2. Instance-Based Learning:
- Algorithms like K-Nearest Neighbors (KNN) classify new data points based on their similarity to the closest labeled instances in the training dataset.
3. Decision Trees:
- Random Forests and Gradient Boosting Machines (GBMs) are powerful tree-based ensemble methods that improve predictive performance by combining multiple trees. They are particularly effective for complex, non-linear problems.
Supervised learning frameworks are ideal when clear labels exist, offering precise predictions in diverse domains such as healthcare, finance, and marketing.
Unsupervised Learning Framework
Unsupervised learning works on unlabeled data, where the model identifies hidden patterns, structures, or relationships without predefined labels. It is commonly used for exploratory data analysis, anomaly detection, and preprocessing tasks.
Examples of Unsupervised Learning Techniques
1. Clustering:
- Algorithms like K-means group data points into clusters based on similarity, making it ideal for customer segmentation or market analysis.
- DBSCAN (Density-Based Spatial Clustering of Applications with Noise) is effective for clustering data with irregular shapes or noise.
2. Dimensionality Reduction:
- Principal Component Analysis (PCA) simplifies high-dimensional datasets while preserving essential information.
- t-SNE (t-Distributed Stochastic Neighbor Embedding) visualizes complex data structures in two or three dimensions.
3. Reinforcement Learning:
- Unlike clustering or dimensionality reduction, Reinforcement Learning learns through interactions with an environment, optimizing decisions over time. For instance, Q-learning helps train AI agents in gaming or robotics by maximizing cumulative rewards.
Unsupervised frameworks are particularly useful in uncovering underlying patterns, offering valuable insights where no labeled data exists.
Data Preprocessing in Python
Data preprocessing is essential for transforming raw data into a format which machine learning models can effectively learn from. It ensures that models receive high-quality input, which is critical for accurate predictions.
1. Feature Extraction and Transformation
- Feature Extraction: This process involves identifying and extracting key attributes from raw data. Techniques like wavelet transforms are used for time-series or signal data, helping to capture significant patterns or features. For image data, methods like edge detection or histogram equalization can be applied.
- Feature Transformation: After extraction, features may require transformation to improve their interpretability or relevance. Common techniques include logarithmic transformation to reduce skewness in data or applying polynomial transformations to capture non-linear relationships between variables.
2. Normalization and Calibration
- Normalization: This technique scales feature values so that they fall within a specific range, typically 0 to 1. It is important for algorithms that rely on distance or gradient-based methods, such as K-Nearest Neighbors or Neural Networks, as it ensures all features contribute equally.
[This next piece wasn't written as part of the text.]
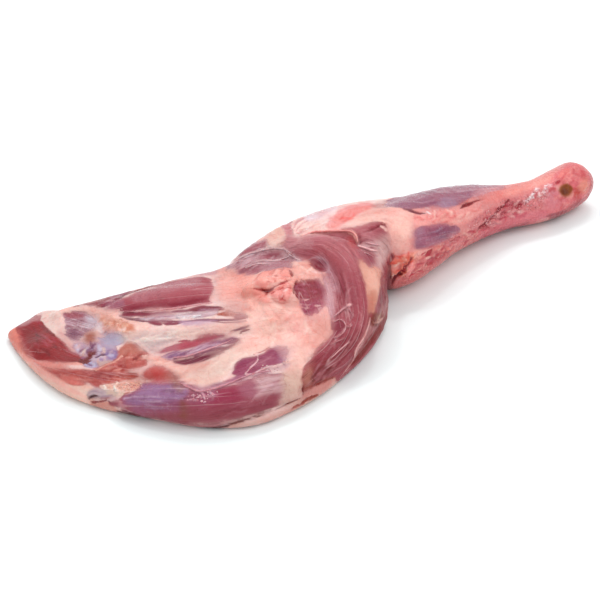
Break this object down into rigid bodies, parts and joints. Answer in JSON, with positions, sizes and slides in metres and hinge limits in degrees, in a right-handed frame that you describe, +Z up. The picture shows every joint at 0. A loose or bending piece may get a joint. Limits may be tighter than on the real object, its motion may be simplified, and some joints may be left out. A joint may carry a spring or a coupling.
{
  "type": "raw lamb shoulder",
  "caption": "Whole raw lamb shoulder lying fat side down: a flat blade part of fanned muscles and pale fat, tapering through the foreleg to a rounded knuckle.",
  "frame": {"origin": "centre of the bounding box on the table, under the meat", "axes": "+X from the blade's tip to the knuckle, +Y away from the near edge, +Z up"},
  "size_m": [0.49, 0.1924, 0.059],
  "materials": {
    "meat": "moist raw lamb: dark pink muscle, pale pink fat and thin silver sinew"
  },
  "bodies": {
    "root": {"lamb_shoulder": "meat"}
  },
  "joints": []
}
- Calibration: Calibration adjusts model outputs to align with true probabilities. One common method is Platt scaling, which maps the predicted scores to calibrated probabilities, improving the model’s reliability.
3. Handling Incomplete Features
- Imputation: Missing values in the dataset can be handled by replacing them with the mean, median, or mode of the corresponding feature. For more complex scenarios, advanced methods like KNN imputation may be used.
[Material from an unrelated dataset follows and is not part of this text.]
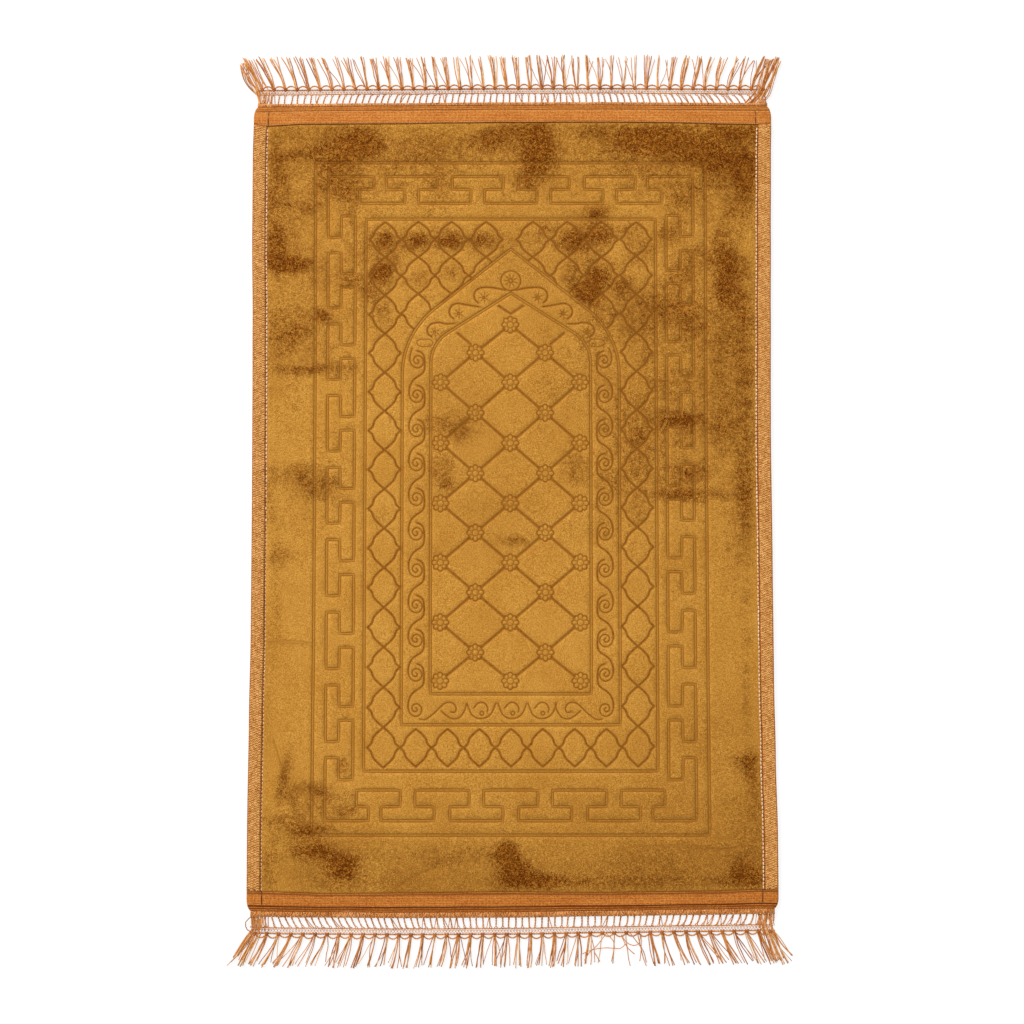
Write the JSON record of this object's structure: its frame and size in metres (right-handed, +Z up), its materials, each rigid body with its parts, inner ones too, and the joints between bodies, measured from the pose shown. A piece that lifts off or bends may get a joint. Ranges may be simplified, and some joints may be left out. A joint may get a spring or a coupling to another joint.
{
  "type": "prayer rug",
  "caption": "Flat embossed velvet prayer rug with a pointed arch, a key fret border, bound edges and a knotted yarn fringe at each end.",
  "frame": {"origin": "middle of the whole object, fringes included, on the surface it lies on", "axes": "+X across the rug, +Y along it towards the pointed arch, +Z up through the pile"},
  "size_m": [0.686, 1.134, 0.0044],
  "materials": {
    "velvet": "mustard gold plush with brushed darker patches",
    "side_knit": "gold knitted tape with rust flecks",
    "end_tape": "plain woven orange tape",
    "fringe_yarn": "orange tan twisted yarn"
  },
  "bodies": {
    "root": {"velvet_body": "velvet", "side_binding_left": "side_knit", "side_binding_right": "side_knit", "end_tape_top": "end_tape", "end_tape_bottom": "end_tape", "fringe_top": "fringe_yarn", "fringe_bottom": "fringe_yarn"}
  },
  "joints": []
}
- Elimination: In cases where missing data is excessive or imputation is not feasible, entire rows or columns can be removed.
- Dimension Reduction
- Principal Component Analysis (PCA): PCA is a widely-used technique to reduce the number of features in a dataset while preserving its variance. It creates new features (principal components) that capture the most important patterns in the data.
- Clustering: Clustering methods like K-Means can be used for feature extraction, grouping similar data points together, and using cluster centroids as new features, reducing the dimensionality of the dataset.
Performance Evaluation
Performance evaluation is a critical step in machine learning, ensuring that models are reliable, generalizable, and suitable for real-world applications. It involves using various metrics and validation techniques tailored to the problem type, such as regression, classification, or clustering.
1. Regression Metrics
For models predicting continuous outcomes, regression metrics help quantify the accuracy of predictions:
- Mean Squared Error (MSE): This metric calculates the average squared differences between the actual and predicted values, penalizing large errors. A lower MSE indicates better model performance.
- R-squared (R²): Often referred to as the coefficient of determination, R² explains the proportion of variance in the dependent variable that the model accounts for. A value closer to 1 indicates a better fit.
2. Classification Metrics
For classification tasks, evaluation metrics measure how well the model predicts categorical outcomes:
- Accuracy: The percentage of correct predictions among total predictions, useful for balanced datasets.
- Precision: Focuses on the proportion of true positive predictions among all positive predictions.
- Recall: Captures the ability to retrieve all relevant instances from the dataset.
- F1 Score: The harmonic mean of precision and recall, ideal for imbalanced datasets.
3. Cross-Validation
Validation techniques ensure that the model performs well across different datasets:
- K-Fold Cross-Validation: Splits the dataset into K subsets, rotating the validation and training sets to provide a comprehensive performance estimate.
- Hold-Out Validation: Divides the data into separate training and testing sets, a straightforward method for initial evaluations.
Effective performance evaluation combines these metrics and techniques to ensure robust, reliable machine learning models.
Conclusion
Machine learning is an indispensable tool for data analysis, offering automated insights and predictions across industries. By following a structured framework and leveraging Python’s powerful libraries, practitioners can build effective and scalable machine learning solutions. From preprocessing to deployment, understanding the nuances of supervised and unsupervised learning frameworks, feature engineering, and performance evaluation is critical for success.
Whether you’re optimizing marketing strategies, detecting fraud, or forecasting trends, Python empowers you to turn raw data into actionable knowledge.